Возможно, будет смелой гипотеза, что само понятие свободы первоначально раз­вивалось как идея среди крепостных и только потом среди их хозяев. Она выросла из ощущения противоречия между собст­венным свободным статусом и той несвобо­дой, которую мы налагаем на других. Та­кая трактовка может объяснить ускорение развития самосознания среди русских зем­левладельцев или как минимум их воспри­имчивость к свободолюбивым идеям поль­ских и европейских мыслителей 17 века. Можно сказать, что реформы Петра Вели­кого, достигшие своего пика в 1722 году, создали русское дворянство (включая жен­щин!) как особое сословие, но надо под­черкнуть, что это сословие уже было готово к тому, чтобы его создали. Табель о рангах 1722 года может быть рассмотрена как разумный компромисс между государ­ством и не обложенными налогами его слу­гами, открывая им путь к получению на­град и благодарностей от власти без потря­сений социальной иерархии.
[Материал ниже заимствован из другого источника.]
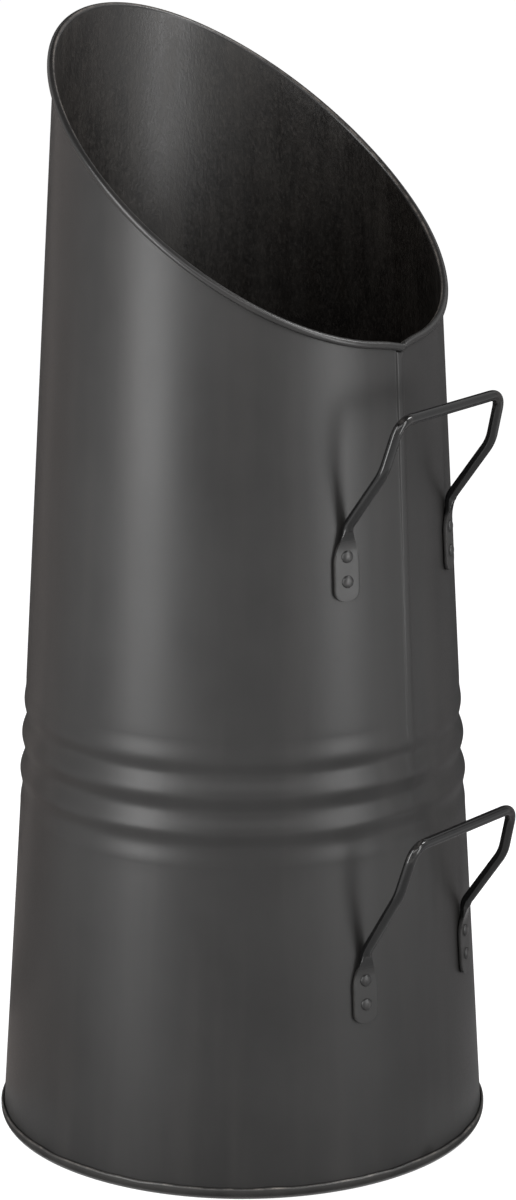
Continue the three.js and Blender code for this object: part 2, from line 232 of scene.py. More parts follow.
def paint(piece, name, values):
    """A number at each point, for the material to read."""
    layer = piece.data.attributes.new(name, "FLOAT", "POINT")
    layer.data.foreach_set("value", np.asarray(values, np.float32).ravel())


def ring_faces(rows, columns):
    """Quads of a closed tube of closed rows: both directions wrap."""
    faces = []
    for r in range(rows):
        s = (r + 1) % rows
        for c in range(columns):
            d = (c + 1) % columns
            faces.append((r * columns + c, r * columns + d, s * columns + d, s * columns + c))
    return faces


def arc(centre_x, centre_y, radius, start, end, steps):
    angles = np.linspace(start, end, steps + 1)
    return [(centre_x + radius * math.cos(a), centre_y + radius * math.sin(a)) for a in angles]


# ---------------------------------------------------------------- the sheet body

def body_columns():
    """For each column its turn, an arc in millimetres to add to it, and its seam distance."""
    near = np.concatenate([
        np.arange(-NOTCH_REACH, -FINE_REACH, NEAR_STEP),
        np.arange(-FINE_REACH, FINE_REACH + 0.01, FINE_STEP),
        np.arange(FINE_REACH + FINE_GAP, NOTCH_REACH + 0.01, NEAR_STEP),
    ])
    clear = SEAM_REACHES * NOTCH_REACH / cone_radius(LIP_MID + LIP_RISE)
    even = np.linspace(SEAM_TURN + clear, SEAM_TURN + 2 * np.pi - clear, EVEN_COLUMNS)
    turns = np.concatenate([np.full(len(near), SEAM_TURN), even])
    arcs = np.concatenate([near, np.zeros(len(even))])
    return turns, arcs, np.concatenate([near, np.full(len(even), FAR)])


COLUMN_TURN, COLUMN_ARC, SEAM_DISTANCE = body_columns()


def wall_row(height, out, folded=0.0):
    """One closed row of the wall at a height, moved out and with a share of the fold on it."""
    plain = cone_radius(height)
    turn = COLUMN_TURN + COLUMN_ARC / plain
    radius = plain + rib_offset(height) + ridge_offset(turn, height) + dent(turn, height)
    radius = radius + out + folded * fold_offset(SEAM_DISTANCE, height)
    return radius, turn, np.full(len(turn), float(height))


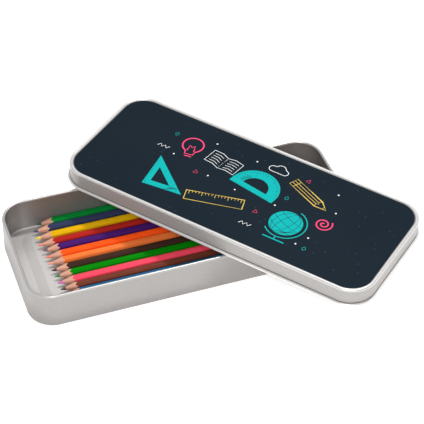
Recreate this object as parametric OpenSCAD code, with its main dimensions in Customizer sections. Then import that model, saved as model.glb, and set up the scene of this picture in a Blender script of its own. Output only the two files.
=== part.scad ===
// Colored pencil tin: an open tinplate tray holding a row of hexagonal pencils,
// with its lid laid askew across the tray's rim.
// The tray stands on z = 0 with its middle at the origin and its long side along X.
// The pencils lie along X with their points towards -X.

/* [Tray] */
// Length of the tray, outside
tray_length = 205; // [195:1:230]
// Width of the tray, outside
tray_width = 84; // [80:1:100]
// Height of the tray, to the top of its rolled rim
tray_height = 24.5; // [20:0.5:35]
// Corner radius of the tray in plan, outside
tray_corner = 15.7; // [14:0.1:20]
// Thickness of the tinplate of tray and lid
sheet = 0.4; // [0.3:0.05:0.5]
// Outer radius of the rim that is rolled inwards
rim_roll = 0.95; // [0.8:0.05:1.2]
// Outer radius of the bend from the wall to the base
base_bend = 1.5; // [1:0.1:2.5]
// How far the stiffening panel is pressed up out of the base
panel_rise = 1; // [0.5:0.1:1.5]
// Distance from the tray's end to the stiffening panel
panel_end_margin = 14; // [8:0.5:20]
// Distance from the tray's side to the stiffening panel
panel_side_margin = 3; // [2.5:0.5:3.5]
// Corner radius of the stiffening panel
panel_corner = 12; // [6:0.5:15]

/* [Lid] */
// Height of the lid, from the hem to the top of its raised rim
lid_height = 12.1; // [9:0.1:16]
// Clearance between the tray's wall and the inside of the lid's skirt
lid_clearance = 0.35; // [0.2:0.05:0.8]
// Outer radius of the rounded rim that frames the picture plate
lid_rim = 1.25; // [1:0.05:1.6]
// Outer radius of the hem that is curled outwards
hem_roll = 0.95; // [0.8:0.05:1.2]
// Thickness of the picture plate
plate_thickness = 0.5; // [0.3:0.1:0.8]
// Clearance between the picture plate and the rim round it
plate_clearance = 0.15; // [0.05:0.05:0.3]
// How far the lid's middle lies along X from the tray's middle
lid_shift_x = 37.8; // [0:0.1:60]
// How far the lid's middle lies along Y from the tray's middle
lid_shift_y = -1.7; // [-10:0.1:10]
// Turn of the lid on the tray, seen from above
lid_turn = -50.7; // [-60:0.1:-40]
// Gap between the tray's rim and the lid's hem that lies on it
lid_seat = 0.15; // [0.1:0.05:0.5]

/* [Pencils] */
// Length of a pencil, point to end
pencil_length = 166; // [150:1:180]
// Width of a pencil across its flats
pencil_flats = 5; // [4.6:0.1:5.4]
// How far each corner of the hexagon is worn back by the lacquer
pencil_softening = 0.1; // [0.05:0.01:0.2]
// Diameter of the coloured lead
lead_diameter = 2; // [1.8:0.1:2.6]
// Diameter of the blunt point
point_diameter = 0.5; // [0.3:0.1:0.8]
// Half angle of the sharpened cone
sharpening_angle = 14; // [11:0.5:18]
// Clearance for the glue round the lead
glue_clearance = 0.02; // [0.01:0.01:0.04]
// Gap between neighbours in the row, and to the tray's back wall
pencil_gap = 0.12; // [0.05:0.01:0.2]
// Gap between the tray's floor and the pencils that lie on it
pencil_seat = 0.1; // [0.05:0.05:0.3]
// Share of the tray's free length that lies ahead of the foremost point in the row
point_share = 0.54; // [0.3:0.01:0.7]
// Edge broken at the pencil's end
end_chamfer = 0.3; // [0.1:0.1:0.5]

/* [Hidden] */
$fn = 96;
far = 400;

// One row a pencil, from the back of the tray to the front:
// name, colour, roll about its own axis in degrees (0 stands it on a corner),
// how far its point lies behind the foremost one, and a gap beyond the usual one behind it.
NAME = 0;
COLOUR = 1;
ROLL = 2;
SETBACK = 3;
SPACE = 4;
pencils = [
    ["dark_green", "#006b22", -6, 3.8, 0],
    ["navy", "#22355a", -16, 0.2, 0],
    ["yellow", "#f0bc14", -7, 0.1, 0.8],
    ["red", "#bf2a28", -9, 0, 0.6],
    ["purple", "#4f2079", -8, 1.5, 0],
    ["orange", "#ff5f1c", -7, 1.6, 0.6],
    ["light_orange", "#f08a42", -18, 1.6, 0],
    ["black", "#40302c", -8, 2.2, 0.6],
    ["green", "#0a900a", -8, 2.8, 0],
    ["pink", "#f5556d", -9, 2.9, 0.2],
    ["brown", "#7f4232", -7, 3.2, 0.1],
    ["blue", "#2d6b8c", -8, 3.4, 0]
];
PARTS = ["casing", "lead"];

// Tray
inner_corner = tray_corner - sheet;
corner_x = tray_length / 2 - tray_corner;
corner_y = tray_width / 2 - tray_corner;
floor_top = panel_rise + sheet;

// Lid, sized to pass over the tray
lid_grow = lid_clearance + sheet;
lid_length = tray_length + 2 * lid_grow;
lid_width = tray_width + 2 * lid_grow;
lid_corner = tray_corner + lid_grow;
deck_top = lid_height - lid_rim;
plate_inset = 2 * lid_rim + plate_clearance;
lid_z = tray_height + lid_seat;

// Pencil section: a hexagon whose corners are arcs of corner_reach
hexagon_radius = pencil_flats / 2 / cos(30);
corner_reach = hexagon_radius - pencil_softening;
corner_arc = 30 - acos(pencil_flats / 2 / corner_reach);
lead_radius = lead_diameter / 2;
point_radius = point_diameter / 2;
taper = tan(sharpening_angle);

// Length inside the tray that the row of pencils leaves free
free_length = tray_length - 2 * sheet - pencil_length - max([for (p = pencils) p[SETBACK]]);
point_x = sheet + point_share * free_length - tray_length / 2;

// Distance from a pencil's axis to its surface, at an angle from the nearest corner
function reach(angle) = corner_reach * cos(max(0, angle - corner_arc));
function below(i) = reach(abs(pencils[i][ROLL]));
function beside(i) = reach(30 - abs(pencils[i][ROLL]));
function end_x(i) = point_x + pencils[i][SETBACK] + pencil_length;
// Inside of the tray's back wall, at a distance along X, round its right corner too
function back_wall(x) =
    let (past = max(0, x - corner_x))
    corner_y + sqrt(inner_corner * inner_corner - past * past);
function axis_y(i) =
    i == 0
    ? back_wall(end_x(0)) - pencil_gap - beside(0)
    : axis_y(i - 1) - beside(i - 1) - pencil_gap - pencils[i][SPACE] - beside(i);

// Flat shape with round corners, centred on the origin
module rounded_rectangle(length, width, corner) {
    square([length - 2 * corner, width], center = true);
    square([length, width - 2 * corner], center = true);
    for (x = [-1, 1])
        for (y = [-1, 1])
            translate([x * (length / 2 - corner), y * (width / 2 - corner)])
                circle(r = corner);
}

// Sweeps a wall's section round a rounded rectangle.
// The section's x is 0 on the outside and negative inwards, and its y is the height.
module swept_wall(length, width, corner) {
    for (k = [0 : 3]) {
        out = (k % 2 == 0 ? length : width) / 2;
        straight = (k % 2 == 0 ? width : length) - 2 * corner;
        rotate([0, 0, 90 * k]) {
            translate([out, straight / 2, 0])
                rotate([90, 0, 0])
                    linear_extrude(straight)
                        children();
            translate([out - corner, straight / 2, 0])
                rotate_extrude(angle = 90)
                    translate([corner, 0])
                        children();
        }
    }
}

// Section of a rolled edge: a ring of sheet with one quarter open
module rolled_edge(radius, open_x, open_y) {
    difference() {
        circle(r = radius);
        circle(r = radius - sheet);
        translate([open_x > 0 ? 0 : -far, open_y > 0 ? 0 : -far])
            square(far);
    }
}

// Upright strip of sheet whose outside is at x = 0
module upright(bottom, top) {
    translate([-sheet, bottom])
        square([sheet, top - bottom]);
}

module tray_section() {
    upright(base_bend, tray_height - rim_roll);
    translate([-rim_roll, tray_height - rim_roll])
        rolled_edge(rim_roll, 1, -1);
    intersection() {
        translate([-base_bend, base_bend])
            difference() {
                circle(r = base_bend);
                circle(r = base_bend - sheet);
            }
        translate([-base_bend, 0])
            square(base_bend);
    }
}

module tray() {
    panel_length = tray_length - 2 * panel_end_margin;
    panel_width = tray_width - 2 * panel_side_margin;
    color("#b4b2af") {
        difference() {
            union() {
                swept_wall(tray_length, tray_width, tray_corner)
                    tray_section();
                linear_extrude(sheet)
                    rounded_rectangle(
                        tray_length - 2 * base_bend,
                        tray_width - 2 * base_bend,
                        tray_corner - base_bend
                    );
                linear_extrude(floor_top)
                    rounded_rectangle(panel_length, panel_width, panel_corner);
            }
            translate([0, 0, -1])
                linear_extrude(panel_rise + 1)
                    rounded_rectangle(
                        panel_length - 2 * sheet,
                        panel_width - 2 * sheet,
                        panel_corner - sheet
                    );
        }
    }
}

module lid_section() {
    translate([hem_roll - sheet, hem_roll])
        rolled_edge(hem_roll, -1, 1);
    upright(hem_roll, deck_top);
    intersection() {
        translate([-lid_rim, deck_top])
            difference() {
                circle(r = lid_rim);
                circle(r = lid_rim - sheet);
            }
        translate([-2 * lid_rim, deck_top])
            square([2 * lid_rim, lid_rim]);
    }
    translate([-2 * lid_rim - sheet, deck_top - sheet])
        square([2 * sheet, sheet]);
}

module lid_place() {
    translate([lid_shift_x, lid_shift_y, lid_z])
        rotate([0, 0, lid_turn])
            children();
}

module lid_shell() {
    deck_inset = 2 * lid_rim;
    color("#c4c3c1")
        lid_place() {
            swept_wall(lid_length, lid_width, lid_corner)
                lid_section();
            translate([0, 0, deck_top - sheet])
                linear_extrude(sheet)
                    rounded_rectangle(
                        lid_length - 2 * deck_inset,
                        lid_width - 2 * deck_inset,
                        lid_corner - deck_inset
                    );
        }
}

module lid_plate() {
    color("#253038")
        lid_place()
            translate([0, 0, deck_top])
                linear_extrude(plate_thickness)
                    rounded_rectangle(
                        lid_length - 2 * plate_inset,
                        lid_width - 2 * plate_inset,
                        lid_corner - plate_inset
                    );
}

// Places a pencil, drawn upright with its point at the origin, in the row
module pencil_place(i) {
    translate([
        point_x + pencils[i][SETBACK],
        axis_y(i),
        floor_top + pencil_seat + below(i)
    ])
        rotate([0, 90, 0])
            rotate([0, 0, pencils[i][ROLL]])
                children();
}

// Turned shape that a sharpener and the lacquer leave of the pencil, with a given radius
module turned(radius, chamfer) {
    length = (radius - point_radius) / taper;
    rotate_extrude()
        polygon([
            [0, 0],
            [point_radius, 0],
            [radius, length],
            [radius, pencil_length - chamfer],
            [radius - chamfer, pencil_length],
            [0, pencil_length]
        ]);
}

module casing(i) {
    color(pencils[i][COLOUR])
        pencil_place(i)
            difference() {
                intersection() {
                    cylinder(r = hexagon_radius, h = pencil_length, $fn = 6);
                    turned(corner_reach, end_chamfer);
                }
                translate([0, 0, -1])
                    cylinder(r = lead_radius + glue_clearance, h = pencil_length + 2);
            }
}

module lead(i) {
    color(pencils[i][COLOUR])
        pencil_place(i)
            rotate_extrude()
                polygon([
                    [0, 0],
                    [point_radius, 0],
                    [lead_radius, (lead_radius - point_radius) / taper],
                    [lead_radius, pencil_length],
                    [0, pencil_length]
                ]);
}

tray();
lid_shell();
lid_plate();
for (i = [0 : len(pencils) - 1]) {
    casing(i);
    lead(i);
}
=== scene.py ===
# %% [markdown]
# # A colored pencil tin
#
# A slip-lid tin lies open. Its tray holds a row of twelve hexagonal pencils, and its lid is laid
# askew across the tray's rim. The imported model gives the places, and the sizes below repeat its
# own, so this lesson only dresses it: rolled tinplate edges, lacquer on cedar, blunt leads and a
# printed picture plate.
#
# Everything is in metres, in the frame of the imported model. The tray stands on z = 0 with its
# middle at the origin, and the pencils point to -X.

import math
import random

import bmesh
import bpy
from mathutils import Matrix, Vector


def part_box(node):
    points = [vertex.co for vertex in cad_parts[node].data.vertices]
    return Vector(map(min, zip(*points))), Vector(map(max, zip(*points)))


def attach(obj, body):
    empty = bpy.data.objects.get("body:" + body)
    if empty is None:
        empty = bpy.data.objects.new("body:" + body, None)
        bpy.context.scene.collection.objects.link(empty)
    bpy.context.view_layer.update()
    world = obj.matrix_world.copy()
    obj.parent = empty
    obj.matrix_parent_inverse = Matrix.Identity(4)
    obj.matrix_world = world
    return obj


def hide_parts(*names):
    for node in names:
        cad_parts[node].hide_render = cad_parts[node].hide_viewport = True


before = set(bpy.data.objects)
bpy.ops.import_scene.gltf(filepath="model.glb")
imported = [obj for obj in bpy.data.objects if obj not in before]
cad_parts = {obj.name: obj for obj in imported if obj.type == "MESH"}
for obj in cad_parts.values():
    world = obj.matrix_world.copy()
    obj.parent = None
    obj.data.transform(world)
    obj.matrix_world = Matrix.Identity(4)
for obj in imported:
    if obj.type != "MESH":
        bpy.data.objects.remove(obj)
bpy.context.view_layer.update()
MM = 0.001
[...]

Также здесь правомерны аналогии с не­европейскими обществами - в данном ас­пекте мы наблюдаем сочетание чувства большого внутреннего достоинства у чело­века, обладающего определённым социальным статусом, с московским политическим ритуалом «рабской» службы государю  которую несли люди, в своей обыденной жизни вовсе не обладавшие статусом «раба», но, напротив, основавшиеся, скорее, к «рабовладельцам». Воздействие русского военно-фискального государства и мировой экономики усиливало крепостничество, но одновременно они воздействовали и на вышеописанное положение вещей. В свою очередь, их влияние, как показали Крамми и  Ледонне, присутствует и в 17, и в 18 веке и считается показателем «работы сис­темы». Владельцы крепостных, как сказали бы американцы, «делали себя как банди­ты», а в 18 веке получили много свобод и достигли стабильности, как дворяне сильных европейских монархий, и в то же вре­мя усилили приниженное положение крестьян.